Separately, Commissioner Jessica Tisch has also faced growing public scrutiny over questions involving potential conflicts of interest.
Recent reporting has examined whether relationships involving the Police Foundation, RaySecur, Tenfore Holdings, and New York City’s official trash-bin contract warrant additional public examination. Those matters are separate from Inspector Raia’s lawsuit, and no governmental authority has concluded that Commissioner Tisch engaged in wrongdoing. Nevertheless, the continued emergence of ethics questions alongside mounting employment litigation contributes to a broader debate over transparency, accountability, and public confidence in City Hall and the NYPD.
Taken together, the volume of lawsuits, allegations, ethics questions, and federal investigations involving former senior officials has created an atmosphere that many observers believe demands greater public explanation than has thus far been provided.
Transparency Is the Only Path Forward
Every lawsuit begins with allegations—not findings.
The courts exist to determine whether claims are supported by admissible evidence and whether legal liability exists.

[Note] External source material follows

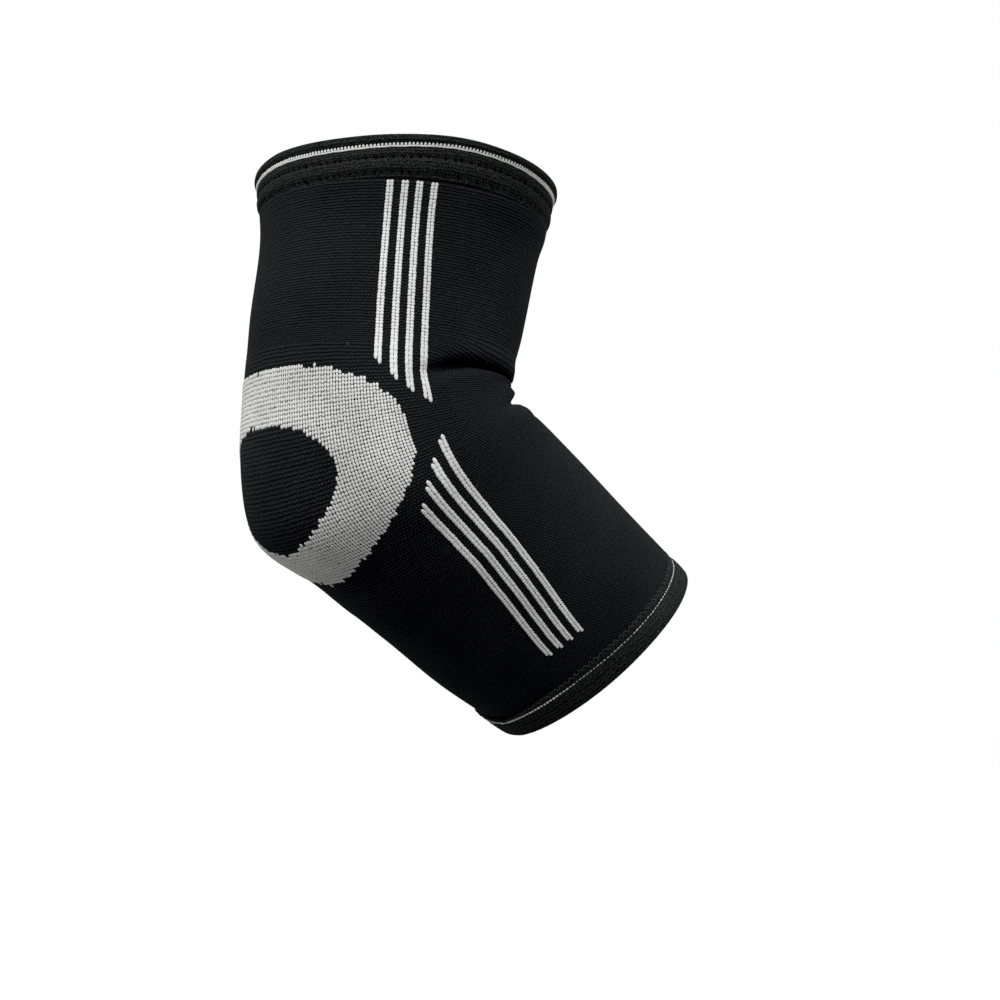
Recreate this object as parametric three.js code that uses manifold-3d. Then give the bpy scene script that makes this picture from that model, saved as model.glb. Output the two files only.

However, when the nation’s largest police department continues to face lawsuit after lawsuit involving senior leadership, while federal investigations, raids involving former executives, and allegations of misconduct continue to emerge, transparency becomes more than a political talking point—it becomes an obligation.
Jessica Tisch promised to root out corruption within the NYPD.
Instead, her administration now finds itself confronting yet another blockbuster lawsuit naming the Police Commissioner herself alongside many of the department’s highest-ranking officials. Whether these allegations are ultimately proven remains for the courts to decide. But each new filing adds to a growing body of litigation that the public cannot simply dismiss as coincidence.
The people of New York deserve complete transparency.
The men and women of the NYPD deserve complete transparency.
And Inspector Danielle Raia deserves complete transparency as her allegations receive their day in court.